==== Source excerpt

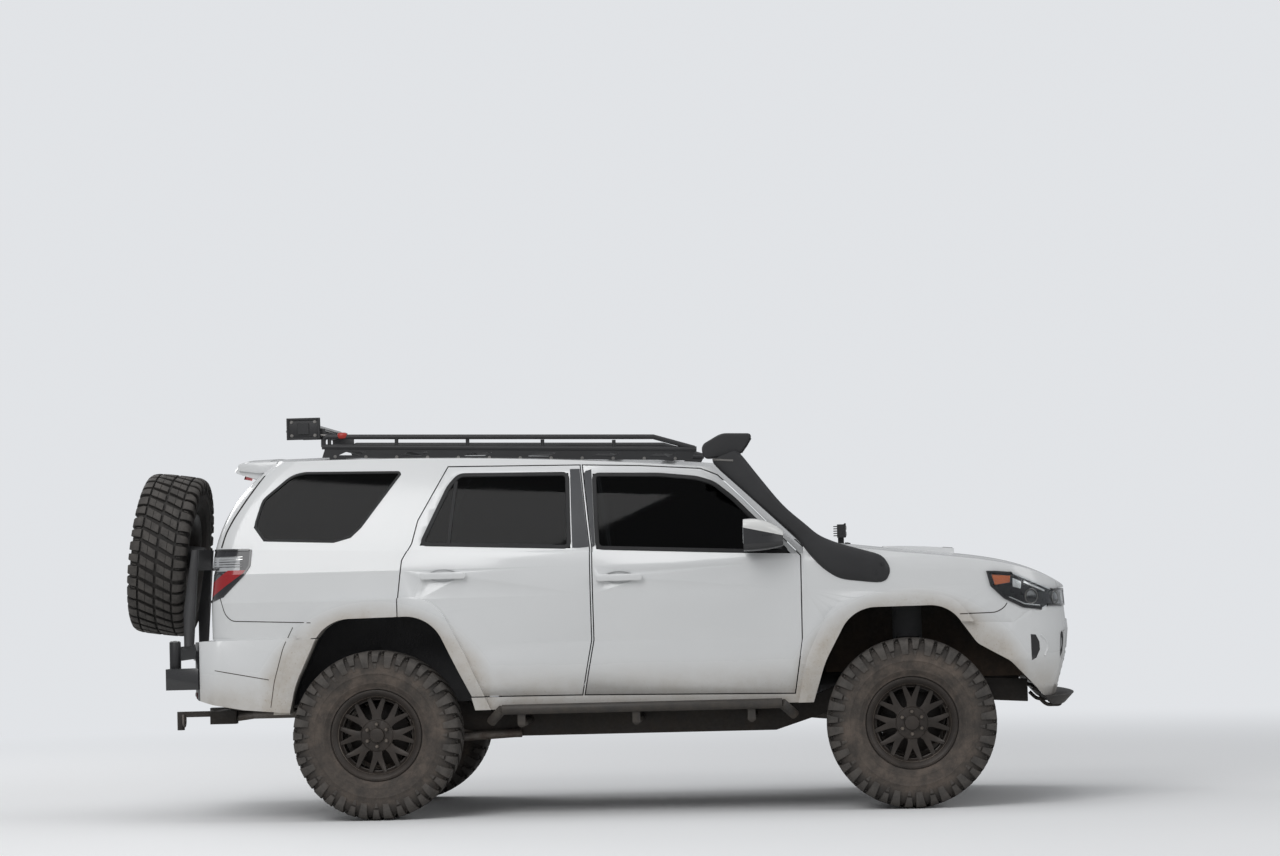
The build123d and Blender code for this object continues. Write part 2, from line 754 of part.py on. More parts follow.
# Tyres and rims are made once, standing on their axle with the outboard side up, and placed at each hub
tread_radius = 426
shoulder_radius = 418
tyre_wall = 16
lug_count = 20
disc_radius = 162
disc_thickness = 28
hub_radius = 84
cap_radius = 40
spoke_count = 8
spoke_low = 46
spoke_high = 84
# Half of the tyre's section: distance from its middle plane, radius
tyre_table = [
    (106, rim_radius + 1), (118, rim_radius + 2), (147, 290), (150, 350), (146, 398),
    (132, shoulder_radius), (86, tread_radius), (0, tread_radius + 2),
]
cavity_table = [(0, 404), (116, 396), (tyre_width / 2 - tyre_wall, 345), (106, rim_radius + 12)]
# Lugs: start and end from the middle plane, width at each, lead at each as a share of the
# pitch, lowest radius
lug_table = [
    (-158, -90, 76, 64, 0.00, 0.10, 362), (-80, -8, 66, 56, 0.32, 0.64, 410),
    (8, 80, 56, 66, 0.90, 1.22, 410), (90, 158, 64, 76, 0.44, 0.54, 362),
]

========

_The task_
Give back the whole listing exactly as it reads.

_Response below_
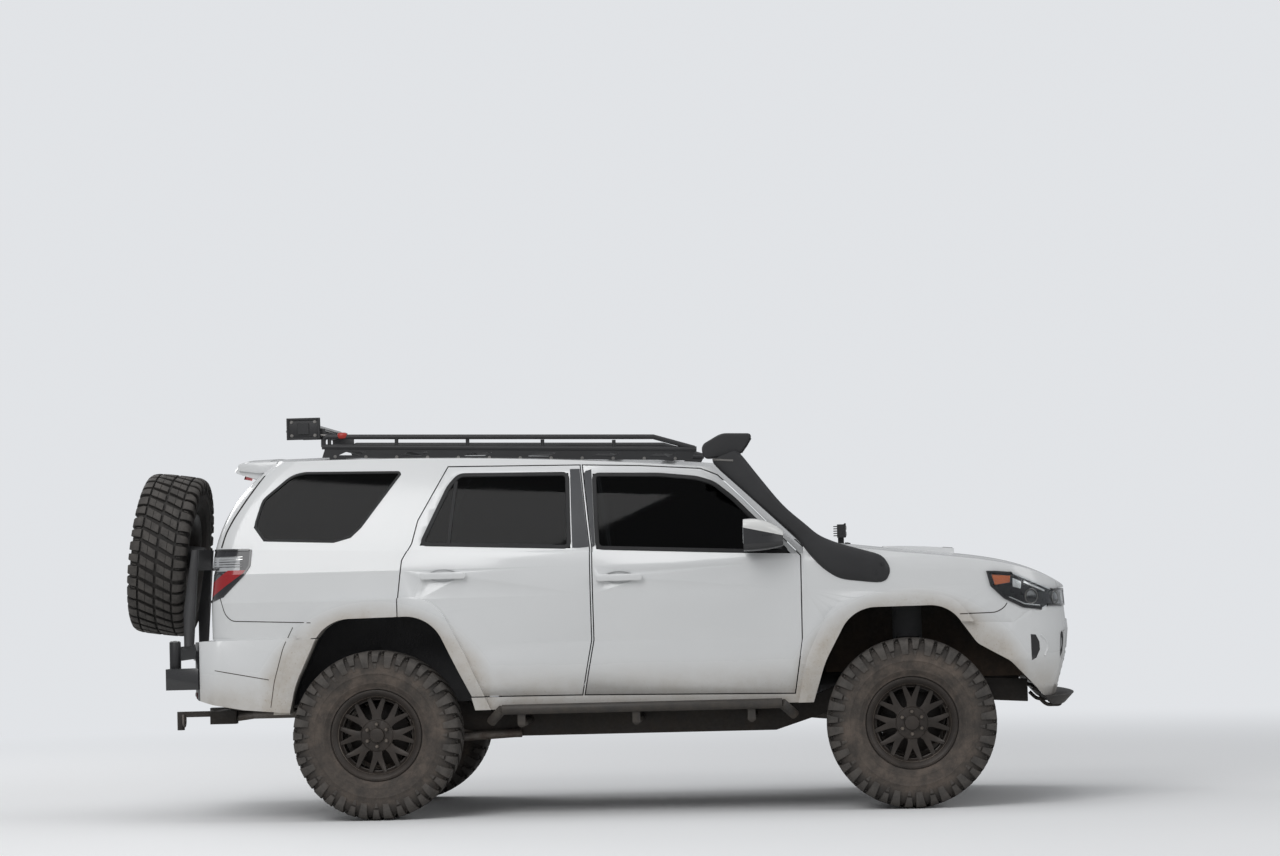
The build123d and Blender code for this object continues. Write part 2, from line 754 of part.py on. More parts follow.
# Tyres and rims are made once, standing on their axle with the outboard side up, and placed at each hub
tread_radius = 426
shoulder_radius = 418
tyre_wall = 16
lug_count = 20
disc_radius = 162
disc_thickness = 28
hub_radius = 84
cap_radius = 40
spoke_count = 8
spoke_low = 46
spoke_high = 84
# Half of the tyre's section: distance from its middle plane, radius
tyre_table = [
    (106, rim_radius + 1), (118, rim_radius + 2), (147, 290), (150, 350), (146, 398),
    (132, shoulder_radius), (86, tread_radius), (0, tread_radius + 2),
]
cavity_table = [(0, 404), (116, 396), (tyre_width / 2 - tyre_wall, 345), (106, rim_radius + 12)]
# Lugs: start and end from the middle plane, width at each, lead at each as a share of the
# pitch, lowest radius
lug_table = [
    (-158, -90, 76, 64, 0.00, 0.10, 362), (-80, -8, 66, 56, 0.32, 0.64, 410),
    (8, 80, 56, 66, 0.90, 1.22, 410), (90, 158, 64, 76, 0.44, 0.54, 362),
]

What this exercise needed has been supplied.